Perceiver: General Perception with Iterative Attention

Contribution 세미나

Perceiver: General Perception with Iterative Attention

PaperGPT 2024. 4. 5. 15:40

2021, 453회 인용

하나의 transformer 모델로 다양한 modality를 고려

In this paper we introduce the Perceiver, a model designed to handle arbitrary configurations of different modalities using a single Transformer-based architecture.

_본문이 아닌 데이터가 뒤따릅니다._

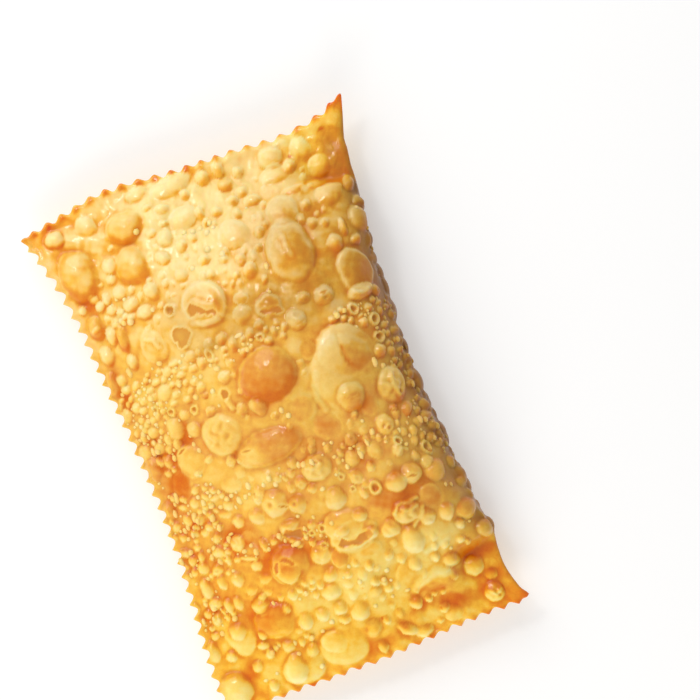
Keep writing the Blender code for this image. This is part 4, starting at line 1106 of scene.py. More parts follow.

기존 transformer의 경우 입력 크기에 제곱해서 연산량이 증가, 따라서 이미지도 grid 형태로 축소해서 많이 사용함

여기서는 이미지 pixel를 그대로 활용할 수 있음

결국 latent array를 업데이트 하는 방식 활용 (DETR에서 learnable query 사용하는 것과 비슷)

상대적으로 dimension이 적은 latent array를 활용 함으로써 latent transformer을 좀 더 깊게 세팅 할 수 있음

입력 크기와 모델 depth를 decoupling 시키자 → O(MN + LN^2) (예시로 48개의 latent transformer block 사용)

여기서 발생하는 문제: 초기에 dimension을 줄여버리면 네트워크가 입력 정보의 필요한 정보를 전부 커버하지 못하지 않을까?

→ 중간마다 입력정보를 cross attention

또한 Cross attention과 latent transformer의 weight는 다음 반복하는 부분에서 sharing
-> parameter 개수 줄이는 효과 + overfitting 방지